◆ Set task
Reproduce each line exactly.
## Begin Information supplied
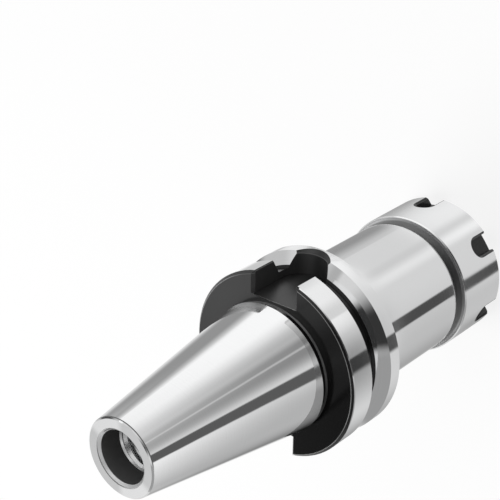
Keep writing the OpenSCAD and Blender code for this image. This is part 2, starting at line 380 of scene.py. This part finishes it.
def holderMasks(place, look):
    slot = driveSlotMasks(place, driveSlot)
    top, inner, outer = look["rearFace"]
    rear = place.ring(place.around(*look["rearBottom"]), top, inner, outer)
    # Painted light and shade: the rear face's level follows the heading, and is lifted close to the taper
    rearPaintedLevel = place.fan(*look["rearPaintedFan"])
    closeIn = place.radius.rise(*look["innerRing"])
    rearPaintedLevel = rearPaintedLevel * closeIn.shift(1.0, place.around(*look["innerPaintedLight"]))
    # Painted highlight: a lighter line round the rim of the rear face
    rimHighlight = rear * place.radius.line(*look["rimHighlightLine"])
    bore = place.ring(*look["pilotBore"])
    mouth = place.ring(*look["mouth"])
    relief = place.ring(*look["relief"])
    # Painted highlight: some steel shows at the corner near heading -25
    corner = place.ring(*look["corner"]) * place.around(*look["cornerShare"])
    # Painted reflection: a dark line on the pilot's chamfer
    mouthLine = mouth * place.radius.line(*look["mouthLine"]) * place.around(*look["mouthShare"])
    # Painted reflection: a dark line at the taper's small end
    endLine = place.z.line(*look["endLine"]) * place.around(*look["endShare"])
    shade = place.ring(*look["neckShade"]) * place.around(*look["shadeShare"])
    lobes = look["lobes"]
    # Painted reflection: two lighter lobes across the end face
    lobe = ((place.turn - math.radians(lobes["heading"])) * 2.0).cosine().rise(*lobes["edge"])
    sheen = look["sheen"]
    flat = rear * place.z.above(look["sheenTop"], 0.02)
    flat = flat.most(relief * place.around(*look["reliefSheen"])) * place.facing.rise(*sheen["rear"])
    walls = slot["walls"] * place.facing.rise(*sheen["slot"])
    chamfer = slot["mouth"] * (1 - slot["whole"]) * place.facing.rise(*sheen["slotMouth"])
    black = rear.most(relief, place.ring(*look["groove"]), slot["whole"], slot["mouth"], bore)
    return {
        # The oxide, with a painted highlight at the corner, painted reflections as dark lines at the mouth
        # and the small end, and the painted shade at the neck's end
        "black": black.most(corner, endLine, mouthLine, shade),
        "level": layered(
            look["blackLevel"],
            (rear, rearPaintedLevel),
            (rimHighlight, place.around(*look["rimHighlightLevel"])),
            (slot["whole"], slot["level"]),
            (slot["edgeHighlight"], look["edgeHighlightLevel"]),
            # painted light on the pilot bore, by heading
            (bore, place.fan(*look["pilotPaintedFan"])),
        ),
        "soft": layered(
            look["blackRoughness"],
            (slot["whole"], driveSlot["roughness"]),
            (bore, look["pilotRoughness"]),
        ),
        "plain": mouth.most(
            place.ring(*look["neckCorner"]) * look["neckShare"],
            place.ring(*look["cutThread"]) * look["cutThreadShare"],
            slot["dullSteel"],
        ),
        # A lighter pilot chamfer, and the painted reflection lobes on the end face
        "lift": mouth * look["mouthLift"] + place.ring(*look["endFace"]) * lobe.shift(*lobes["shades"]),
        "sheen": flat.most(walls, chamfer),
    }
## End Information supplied
◆ Task answer
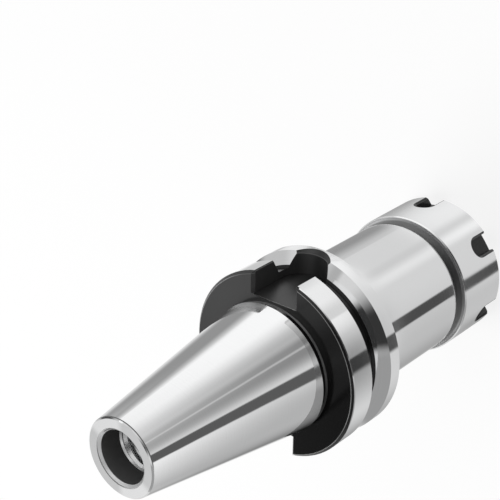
Keep writing the OpenSCAD and Blender code for this image. This is part 2, starting at line 380 of scene.py. This part finishes it.
def holderMasks(place, look):
    slot = driveSlotMasks(place, driveSlot)
    top, inner, outer = look["rearFace"]
    rear = place.ring(place.around(*look["rearBottom"]), top, inner, outer)
    # Painted light and shade: the rear face's level follows the heading, and is lifted close to the taper
    rearPaintedLevel = place.fan(*look["rearPaintedFan"])
    closeIn = place.radius.rise(*look["innerRing"])
    rearPaintedLevel = rearPaintedLevel * closeIn.shift(1.0, place.around(*look["innerPaintedLight"]))
    # Painted highlight: a lighter line round the rim of the rear face
    rimHighlight = rear * place.radius.line(*look["rimHighlightLine"])
    bore = place.ring(*look["pilotBore"])
    mouth = place.ring(*look["mouth"])
    relief = place.ring(*look["relief"])
    # Painted highlight: some steel shows at the corner near heading -25
    corner = place.ring(*look["corner"]) * place.around(*look["cornerShare"])
    # Painted reflection: a dark line on the pilot's chamfer
    mouthLine = mouth * place.radius.line(*look["mouthLine"]) * place.around(*look["mouthShare"])
    # Painted reflection: a dark line at the taper's small end
    endLine = place.z.line(*look["endLine"]) * place.around(*look["endShare"])
    shade = place.ring(*look["neckShade"]) * place.around(*look["shadeShare"])
    lobes = look["lobes"]
    # Painted reflection: two lighter lobes across the end face
    lobe = ((place.turn - math.radians(lobes["heading"])) * 2.0).cosine().rise(*lobes["edge"])
    sheen = look["sheen"]
    flat = rear * place.z.above(look["sheenTop"], 0.02)
    flat = flat.most(relief * place.around(*look["reliefSheen"])) * place.facing.rise(*sheen["rear"])
    walls = slot["walls"] * place.facing.rise(*sheen["slot"])
    chamfer = slot["mouth"] * (1 - slot["whole"]) * place.facing.rise(*sheen["slotMouth"])
    black = rear.most(relief, place.ring(*look["groove"]), slot["whole"], slot["mouth"], bore)
    return {
        # The oxide, with a painted highlight at the corner, painted reflections as dark lines at the mouth
        # and the small end, and the painted shade at the neck's end
        "black": black.most(corner, endLine, mouthLine, shade),
        "level": layered(
            look["blackLevel"],
            (rear, rearPaintedLevel),
            (rimHighlight, place.around(*look["rimHighlightLevel"])),
            (slot["whole"], slot["level"]),
            (slot["edgeHighlight"], look["edgeHighlightLevel"]),
            # painted light on the pilot bore, by heading
            (bore, place.fan(*look["pilotPaintedFan"])),
        ),
        "soft": layered(
            look["blackRoughness"],
            (slot["whole"], driveSlot["roughness"]),
            (bore, look["pilotRoughness"]),
        ),
        "plain": mouth.most(
            place.ring(*look["neckCorner"]) * look["neckShare"],
            place.ring(*look["cutThread"]) * look["cutThreadShare"],
            slot["dullSteel"],
        ),
        # A lighter pilot chamfer, and the painted reflection lobes on the end face
        "lift": mouth * look["mouthLift"] + place.ring(*look["endFace"]) * lobe.shift(*lobes["shades"]),
        "sheen": flat.most(walls, chamfer),
    }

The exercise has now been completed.